The Snow Child by Eowyn Ivey
Headline/Review
ISNB: 978-0-7553-8052-7
• Sam Hawksmoor
I think I must be a sucker for snow stories – even though I detest the cold.  There is something strangely alluring about life in the Alaskan wilderness, about people who strive to make something out of nothing, literally carve an existence out of the harsh land with its long winters and short summers filled with mosquitoes and savage wild animals. 
Snow Child

Revolver by Marcus Sedgwick was one such tale beginning with tragedy and all through the book you waited for the gun to explode.  The Snow Child is like that, you wait for tragedy to strike.  This is a tale about Jack and Mabel in the 1920’s, who have left the easy options of Pennsylvania for life on the harsh frontier.  A childless couple, a stubborn husband and a woman who is well educated and could have had quite a different life, but instead have chosen the solitude of Alaska.
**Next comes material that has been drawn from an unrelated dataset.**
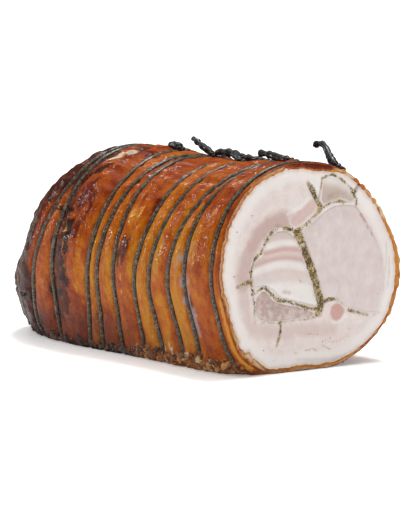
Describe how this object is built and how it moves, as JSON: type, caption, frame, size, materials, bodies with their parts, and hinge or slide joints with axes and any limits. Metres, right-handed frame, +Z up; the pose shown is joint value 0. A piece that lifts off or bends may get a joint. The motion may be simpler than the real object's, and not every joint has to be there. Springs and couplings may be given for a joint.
{
  "type": "porchetta",
  "caption": "Rolled and tied pork roast with glossy browned rind, bound with charred twine and cut across to show the loin, belly and herb stuffing",
  "frame": {"origin": "middle of the flat that the roast rests on", "axes": "+X along the roll towards the cut face, +Z up, -Y towards the side with the plain rind"},
  "size_m": [0.359, 0.1917, 0.1798],
  "materials": {
    "belly_wrap": "glossy browned pork rind over pale fat and meat",
    "loin": "moist pale pink roast loin",
    "loin_cap": "moist grey-pink roast meat",
    "belly_core": "streaky belly, white fat and pink lean in stripes",
    "dark_meat": "moist darker meat",
    "herb_filling": "coarse chopped herbs, garlic and pepper",
    "twine": "charred, greasy twisted cotton twine"
  },
  "bodies": {
    "root": {"belly_wrap": "belly_wrap", "loin": "loin", "loin_cap": "loin_cap", "belly_core": "belly_core", "dark_meat": "dark_meat", "herb_filling": "herb_filling", "twine_01": "twine", "twine_02": "twine", "twine_03": "twine", "twine_04": "twine", "twine_05": "twine", "twine_06": "twine", "twine_07": "twine", "twine_08": "twine", "twine_09": "twine", "twine_10": "twine", "twine_11": "twine"}
  },
  "joints": []
}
Mabel’s only stillborn child is a ghost here.  It caused a gulf between the couple and now they are seemingly old before their time in their early fifties, almost out of any means to make a go of this farmstead.  Jack is felling trees, pulling the stumps to prepare the fields they’ll need to grow the potatoes that will keep them alive through the winter and he’s foolishly refused Mabel’s help to plant or work alongside him out of misplaced pride.  Now she is confined to the drafty cold wood cabin to slowly go a little crazy with boredom and worry, making pies to sell to the townsfolk.
           
In a moment of brief happiness in the first snowfall of winter they make a little snowgirl in the yard, dress it up and give it mittens and a scarf.
           
In the morning the mittens and scarf are gone.  Jack believes he has seen a little girl in the woods but can’t find any trace of her.  Mabel finds human tracks at the edge of their property.  Mabel believes they have made a snow child as in a Russian folk tale she remembers from childhood.  But Jack later discovers the grim truth.  A dead father who drank himself to death on moonshine and an abandoned feral child who cannot be tamed and wearing their snow child's missing mittens and scarf.
           
Slowly the child, whose name they eventually learn is Faina, comes to trust and love them, but always leaves each summer to follow the retreating snow and Caribou.  Their growing relationship is written with extraordinary delicacy.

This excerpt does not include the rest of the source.